YOUR TASK: Below are records; quote them exactly from the first line through the line that contains "return (p @ m[:3, :3].T + m[:3, 3]) * MM".

-- Begin PROVIDED INFORMATION --

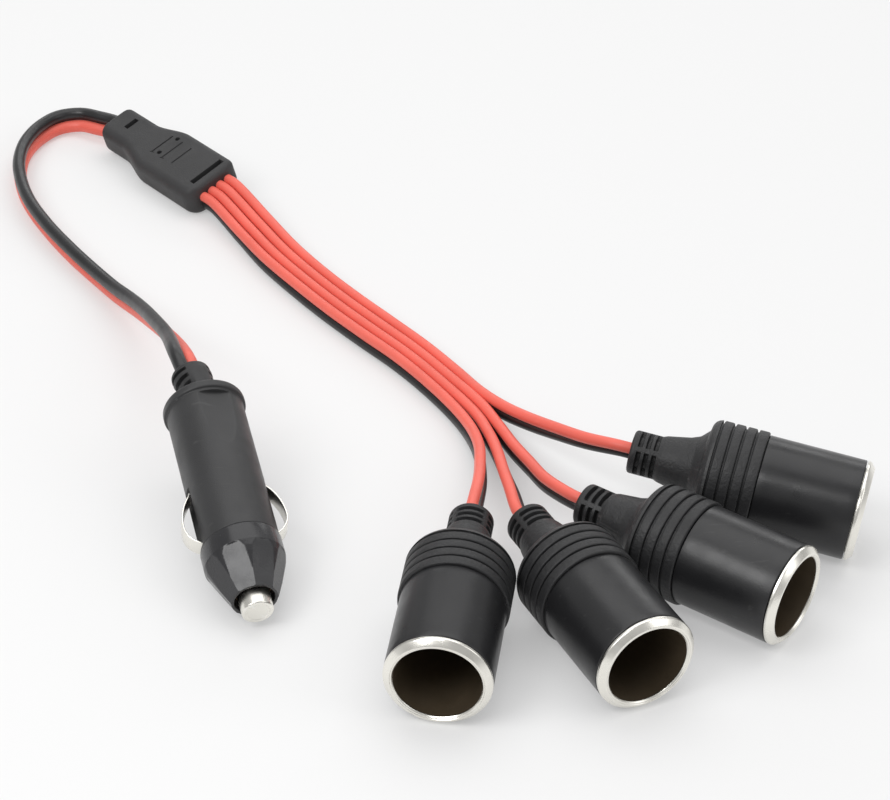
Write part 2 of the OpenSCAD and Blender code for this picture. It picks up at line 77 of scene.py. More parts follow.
def block_frame():
    a = np.array([math.cos(rad(BLOCK_YAW)), math.sin(rad(BLOCK_YAW)), 0])
    c = np.array([-math.sin(rad(BLOCK_YAW)) * math.cos(rad(BLOCK_ROLL)), math.cos(rad(BLOCK_YAW)) * math.cos(rad(BLOCK_ROLL)), math.sin(rad(BLOCK_ROLL))])
    m = np.eye(4)
    m[:3, 0], m[:3, 1], m[:3, 2], m[:3, 3] = a, c, np.cross(a, c), BLOCK_AT + SHIFT
    return m


M_SOCK = [lying((x, y, z), yaw, tilt) for x, y, yaw, _, tilt, z in SOCK]
M_PLUG = lying(PLUG_AT, PLUG_YAW, PLUG_TILT)
M_BLOCK = block_frame()


def put(m, p):
    p = np.asarray(p, float)
    return (p @ m[:3, :3].T + m[:3, 3]) * MM


# ------------------------------------------------------------------ camera
ELEV, ROLL, FOCAL, DIST = 34.0, 2.4, 2626.0, 743.0
fwd = np.array([0, math.cos(rad(ELEV)), -math.sin(rad(ELEV))])
up = np.array([0, math.sin(rad(ELEV)), math.cos(rad(ELEV))])
right = np.array([1.0, 0, 0])
cx = math.cos(rad(ROLL)) * right + math.sin(rad(ROLL)) * up
cy = -math.sin(rad(ROLL)) * right + math.cos(rad(ROLL)) * up
eye = (-fwd * DIST + SHIFT) * MM
cam_data = bpy.data.cameras.new("camera")
cam_data.sensor_fit = "HORIZONTAL"
cam_data.sensor_width = 36
cam_data.lens = FOCAL / 890 * 36
cam_data.clip_start, cam_data.clip_end = 0.05, 20
camera = bpy.data.objects.new("camera", cam_data)
bpy.context.scene.collection.objects.link(camera)
camera.matrix_world = Matrix([[cx[k], cy[k], -fwd[k], eye[k]] for k in range(3)] + [[0, 0, 0, 1]])
bpy.context.scene.camera = camera


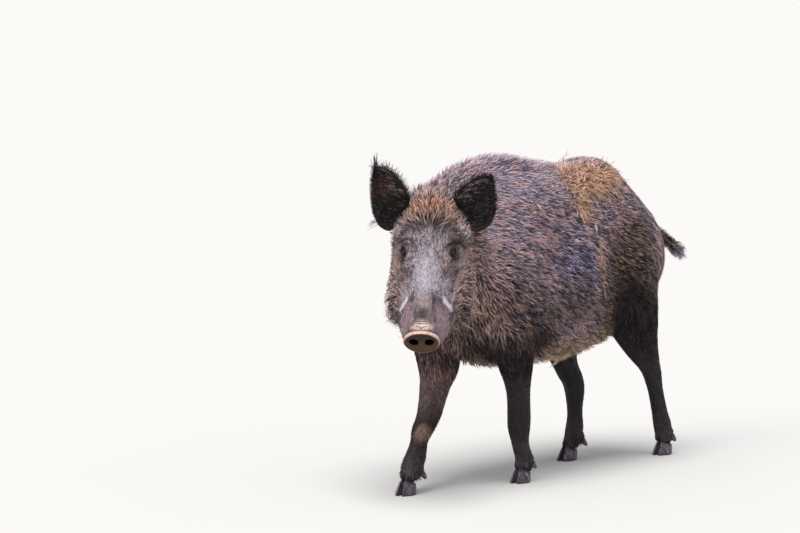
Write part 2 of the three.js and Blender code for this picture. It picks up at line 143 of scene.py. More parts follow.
def lattice_noise(p, size, seed):
    """Smooth noise from -1 to 1: random values on a lattice of this size, blended between its corners."""
    q = p / size
    cell = np.floor(q).astype(np.int64)
    f = q - cell
    f = f * f * (3 - 2 * f)
    total = np.zeros(len(p))
    for corner in range(8):
        step = np.array([corner & 1, corner >> 1 & 1, corner >> 2])
        key = (cell + step) @ LATTICE_STEPS + seed * SEED_STEP
        for shift, factor in MIXERS:
            key = (key ^ key >> shift) * factor & 0xFFFFFFFF
        weight = np.prod(np.where(step, f, 1 - f), axis=1)
        total += weight * ((key >> 16 & 0xFFFF) / 32768.0 - 1)
    return total


def lattice_vectors(p, size, seed):
    """Three independent smooth noises as one vector for each point."""
    return np.stack([lattice_noise(p, size, seed + k) for k in range(3)], -1)


def colour(red, green, blue):
    """A colour given as on a screen, 0 to 255, in the linear values of the shaders."""
    c = np.array([red, green, blue]) / 255
    return np.where(c <= 0.04045, c / 12.92, ((c + 0.055) / 1.055) ** 2.4)


# ---- the body's surfaces, at the tips of the coat -----------------------------------------
# Sections from the rump forwards: middle, yaw and pitch, half width, reach above and below it, how far
# the upper part narrows, and the power of the section.
TRUNK = [
    [0, RUMP_END, 514, 0, 0, 0, 0, 0, 0, 1],
    [0, RUMP_END - 12, 514, 0, 0, 60, 56, 68, 0.1, 1],
    [0, RUMP_END - 48, 512, 0, 0, 106, 111, 116, 0.14, 0.96],
    [0, 348, 508, 0, 0, 136, 182, 158, 0.2, 0.92],
    [0, 250, 498, 0, 0, 148, CROUP_HEIGHT - 498, 204, 0.16, 0.88],
    [0, 132, 484, 0, 0, 158, 253, 212, 0.14, 0.9],
    [0, 15, 480, 0, 0, 168, 272, 480 - BELLY_HEIGHT, 0.14, 0.92],
    [0, -100, 485, 0, 0, 166, WITHERS_HEIGHT - 485, 216, 0.22, 0.92],
    [0, -195, 495, 2, 2, 154, WITHERS_HEIGHT - 497, 220, 0.28, 0.92],
    [3, -280, 505, 8, 6, 138, 247, 216, 0.26, 0.94],
    [14, -348, 522, 17, 13, 120, 204, 186, 0.22, 0.96],
    [30, -400, 542, 24, 22, 102, 156, 168, 0.16, 0.98],
    [46, -440, 552, 29, 34, 76, 98, 130, 0.1, 1],
    [62, -470, 552, 31, 44, 0, 0, 0, 0, 1],
]
# Middle of each muscle or hollow, on either side, its size and how far it stands out.
MUSCLES = [
    ((150, -215, 520), (90, 105, 150), 13),
    ((150, -95, 560), (80, 45, 130), -7),
    ((145, 320, 510), (90, 110, 140), 13),
    ((160, 190, 440), (80, 50, 150), -12),
    ((70, 300, 735), (70, 70, 60), 8),
]


def forms_swell(places, forms):
    """How far a list of forms, each a bell of its own size, pushes points on either side outwards."""
    total = np.zeros(len(places))
    for middle, size, out in forms:
        total += out * bell(np.linalg.norm((places - np.array(middle)) / np.array(size), axis=1))
    return total


def trunk_surface(angle, t):
    """Barrel, rump and neck: sections across a bent spine, with the muscles' swellings added."""
    x, y, z, yaw, pitch, half, above, below, ridge, square = stations_at(TRUNK, t)
    _, left, up = facing(yaw, pitch)
    middle = np.stack([x, y, z], -1)
    s = signed_power(np.sin(angle), square)
    across = half * signed_power(np.cos(angle), square) * (1 - ridge * s)
    out = left * across[:, None] + up * (np.where(s > 0, above, below) * s)[:, None]
    p = middle + out
    swell = np.minimum(1, np.linalg.norm(out, axis=1) / 40) * forms_swell(either_side(p), MUSCLES)
    return p + unit(out) * swell[:, None]


# Sections along the nose: place, heights of top, bottom and widest part, half width, how far the upper
# part narrows, and the power of the section.
SKULL = [
    [-78, -85, -125, -105, 0, 0, 1],
    [-66, -44, -165, -108, 52, 0.1, 1],
    [-36, -8, -208, -110, 78, 0.16, 0.95],
    [10, 4, -226, -112, 87, 0.18, 0.88],
    [60, 7, -228, -112, 90, 0.18, 0.82],
    [112, 4, -220, -106, 89, 0.16, 0.76],
    [165, -4, -212, -98, 83, 0.2, 0.78],
    [215, -10, -194, -90, 73, 0.24, 0.82],
    [262, -12, -156, -76, 62, 0.28, 0.86],
    [305, -10, -120, -63, 55, 0.24, 0.88],
    [342, -6, -94, -50, 46, 0.18, 0.88],
    [366, -3, -76, -38, 39, 0.1, 0.88],
    [SNOUT_END, -2, -68, -35, 38, 0.06, 0.86],
    [SNOUT_END, -35, -35, -35, 0, 0, 1],
]
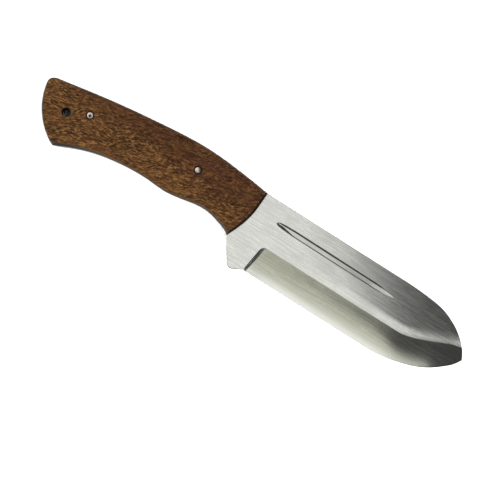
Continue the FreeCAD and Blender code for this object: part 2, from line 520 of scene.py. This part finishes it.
def normals_of(height):
    """The unit normals of a height function."""
    def normals(places):
        step = 0.02
        slope_x = (height(places + [step, 0]) - height(places - [step, 0])) / (2 * step)
        slope_y = (height(places + [0, step]) - height(places - [0, step])) / (2 * step)
        normal = np.column_stack([-slope_x, -slope_y, np.ones(len(places))])
        return normal / np.linalg.norm(normal, axis=1)[:, None]
    return normals


def steel_rounding(places):
    """The rounding of the steel's outline at each place, going to nothing at the bevel's ends."""
    heel_x, heel_y = curves["plunge_line"][0]
    end = curves["top_line"][-1]
    under = places[:, 1] < 0
    x = places[:, 0]
    above = spine_round * smooth_step(x, scale_front_x - 1.0, scale_front_x + 1.0)
    above = above * (1 - smooth_step(x, end[0] - round_fade, end[0]))
    guard = guard_round * smooth_step(-places[:, 1], *guard_from)
    guard = guard * (1 - smooth_step(x, heel_x - round_fade, heel_x))
    radius = np.where(under, guard, above)
    ends = np.minimum(np.linalg.norm(places - end, axis=1), np.linalg.norm(places - [heel_x, heel_y], axis=1))
    return np.maximum(radius, hidden_round * smooth_step(ends, 0.0, 1.0))


def rounded_rim(skin, run, radii, height, steps=5):
    """Rounds a rim: adds its rings, and gives the outer one and the one that meets the flat."""
    inward = inward_normals(run)
    inner = run + inward * radii[:, None]
    base = height(inner)
    rings = []
    for turn in np.linspace(0, math.pi / 2, steps + 1):
        places = run + inward * (radii * (1 - math.cos(turn)))[:, None]
        rings.append(with_height(places, base - radii * (1 - math.sin(turn))))
    skin.sheet(rings, ROUND)
    return rings[0], inner


def half_thickness(shares, width, fine_width, top_half, foot_slope_share):
    """Half the steel's thickness down a bevel, at shares of its width, for one section."""
    along = shares * width
    hollow_end = width - fine_width
    fine_half = edge_half + fine_slope * fine_width
    part = np.clip(along / hollow_end, 0, 1)
    easing = (1 - foot_slope_share) / (2 * (1 - even_share))
    fallen = part - easing * np.clip(part - even_share, 0, 1) ** 2
    hollow = top_half + (fine_half - top_half) * fallen / (1 - easing * (1 - even_share) ** 2)
    fine = edge_half + fine_slope * (width - along)
    return np.where(along <= hollow_end + 1e-9, hollow, fine)


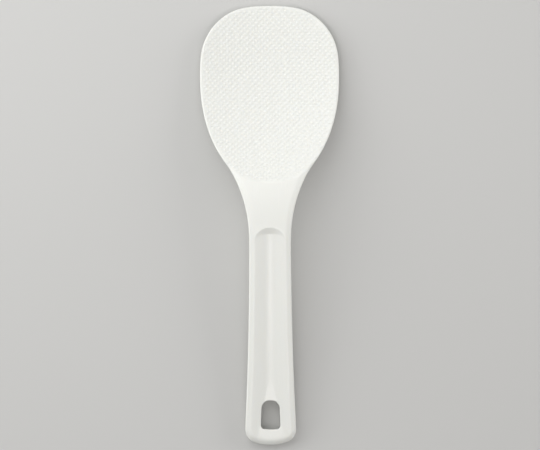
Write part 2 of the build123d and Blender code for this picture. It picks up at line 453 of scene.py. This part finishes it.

-- End PROVIDED INFORMATION --

EXERCISE RESPONSE:
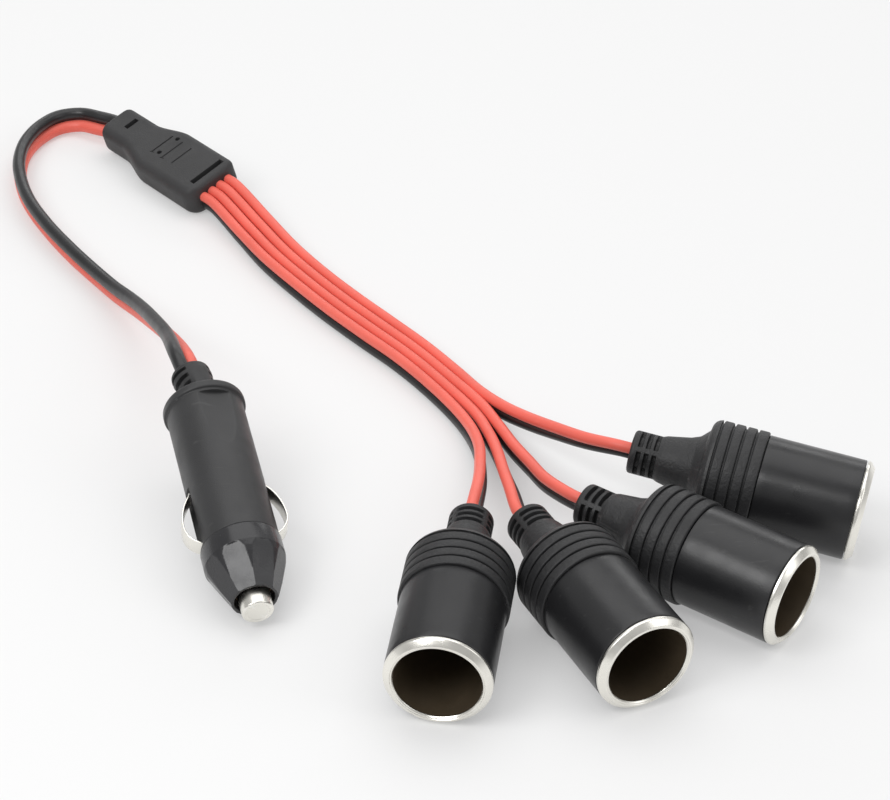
Write part 2 of the OpenSCAD and Blender code for this picture. It picks up at line 77 of scene.py. More parts follow.
def block_frame():
    a = np.array([math.cos(rad(BLOCK_YAW)), math.sin(rad(BLOCK_YAW)), 0])
    c = np.array([-math.sin(rad(BLOCK_YAW)) * math.cos(rad(BLOCK_ROLL)), math.cos(rad(BLOCK_YAW)) * math.cos(rad(BLOCK_ROLL)), math.sin(rad(BLOCK_ROLL))])
    m = np.eye(4)
    m[:3, 0], m[:3, 1], m[:3, 2], m[:3, 3] = a, c, np.cross(a, c), BLOCK_AT + SHIFT
    return m


M_SOCK = [lying((x, y, z), yaw, tilt) for x, y, yaw, _, tilt, z in SOCK]
M_PLUG = lying(PLUG_AT, PLUG_YAW, PLUG_TILT)
M_BLOCK = block_frame()


def put(m, p):
    p = np.asarray(p, float)
    return (p @ m[:3, :3].T + m[:3, 3]) * MM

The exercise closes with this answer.